C’est dans le courant des années 1960 que s’est développée, en Belgique, une mouvance importante de films subversifs, provocateurs, iconoclastes, facétieux à propos de laquelle fort peu de choses ont été écrites. Ce cinéma « provoc’ » est un cinéma de l’irrévérence, de l’iconoclasme, de l’insulte, de la dérision, de la provocation gratuite, qui bouscule directement l’ordre établi, ses valeurs, ses conventions, ses fondements. Bien qu’on puisse lui trouver certains précurseurs et certaines résurgences, il s’inscrit avant tout dans cette période historique précise s’étalant grosso modo du début des années 1960 au milieu des années 1970, soit cette décennie où le cinéma dans son ensemble se « libère » du poids du système dominant.
L’appellation « provoc’ » que j’emploie pour qualifier cette mouvance belge renvoie au caractère à la fois railleur, ludique et volontairement déstabilisateur de ces films qui, sans se départir d’une certaine dérision ni d’un humour cynique, constituent en définitive des actes de provocation, que ce soit en termes discursifs, sur le plan des codes cinématographiques, celui des conventions morales ou des normes de bienséance. Certains films peuvent s’avérer plutôt sérieux, motivés par une intention de conscientisation et de critique sociale clairement revendiquée, tandis que d’autres affichent de réelles aspirations anarchistes, exhortant les spectateurs à se révolter contre le système. L’expression de cette mouvance « provoc’ » est évidemment liée au contexte sociopolitique des années 1960 : effervescence contestataire de la jeunesse, émergence des courants de contreculture, circulation de pamphlets révolutionnaires et anticapitalistes, propagation de la pensée situationniste et des multiples critiques de la société de consommation (celles de Lefebvre, Marcuse, Debord, Vaneigem, notamment) .

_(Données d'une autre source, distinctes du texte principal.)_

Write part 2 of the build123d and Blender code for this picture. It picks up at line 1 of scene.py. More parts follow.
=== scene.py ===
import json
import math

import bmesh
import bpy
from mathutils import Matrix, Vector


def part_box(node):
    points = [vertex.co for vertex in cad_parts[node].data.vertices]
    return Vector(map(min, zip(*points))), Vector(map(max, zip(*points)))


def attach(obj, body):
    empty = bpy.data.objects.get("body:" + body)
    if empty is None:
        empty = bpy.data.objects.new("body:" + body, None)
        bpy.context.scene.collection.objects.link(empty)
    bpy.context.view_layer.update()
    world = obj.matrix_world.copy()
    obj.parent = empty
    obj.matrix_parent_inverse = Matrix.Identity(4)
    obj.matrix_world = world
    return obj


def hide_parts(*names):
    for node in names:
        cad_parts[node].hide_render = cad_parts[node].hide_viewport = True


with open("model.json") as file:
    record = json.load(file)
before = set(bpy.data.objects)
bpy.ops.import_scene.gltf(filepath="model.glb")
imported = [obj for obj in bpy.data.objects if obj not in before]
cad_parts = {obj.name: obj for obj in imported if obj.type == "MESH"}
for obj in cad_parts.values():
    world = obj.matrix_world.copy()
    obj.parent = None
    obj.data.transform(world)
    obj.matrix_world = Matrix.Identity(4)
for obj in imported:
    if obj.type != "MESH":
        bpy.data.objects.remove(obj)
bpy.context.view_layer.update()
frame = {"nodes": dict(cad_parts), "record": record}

Dans le domaine cinématographique, la révélation de l’underground apparaît pour bon nombre comme un déclic. La rupture radicale qu’introduit, en effet, le cinéma underground sur le plan des conventions esthétiques comme sur celui du mode de production et de diffusion, révèle la possibilité de faire du cinéma autrement et avec extrêmement peu de moyens. Un cinéma brut comme la vie, sans esthétisme ni tabous, exprimant un acte de révolte en même temps qu’un cruel désir de vivre.
Précurseurs des happenings, avant-gardistes ayant fait de la provocation un art, les dadaïstes pourraient passer, d’une certaine manière, pour les pères spirituels du cinéma provoc’. Que l’on pense aux documentaires d’Henri Storck, à ceux de Charles Dekeukeleire, aux essais d’Edmond Bernhard, aux films sur l’art de Paul Haesaerts ou aux fictions – certes remarquables – de Paul Meyer, on ne peut pas dire que le cinéma de Belgique ait déjà vraiment été drôle jusqu’alors. C’est avec un ras-le-bol du sérieux que les cinéastes provoc’ en viennent à faire des films, éprouvant le besoin de rire, de respirer, de déconner – de vivre.
De sa brève mais intense existence, cette mouvance provoc’ est principalement animée par une dizaine de jeunes qui se connaissent tous et s’entraident ponctuellement en participant à des titres divers aux films des autres : Roland Lethem, Noël Godin, Jean-Marie Buchet, Philippe Simon, David McNeil, Jean-Pierre Bouyxou, Patrick Hella, Robbe De Hert, Julien Parent, Michel Laitem, principalement. Issus de la même génération (celle du baby-boom), ils sont tous âgés d’environ 20-25 ans au milieu des années 1960 lorsqu’ils réalisent, avec des moyens dérisoires, leurs films tantôt légèrement provocateurs, tantôt radicalement irrévérencieux ou anarchistes. S’ils ne constituent aucunement un collectif, ils forment du moins un groupe relativement homogène dont le caractère informel et non structuré conduit à parler de mouvance plutôt que de réel mouvement.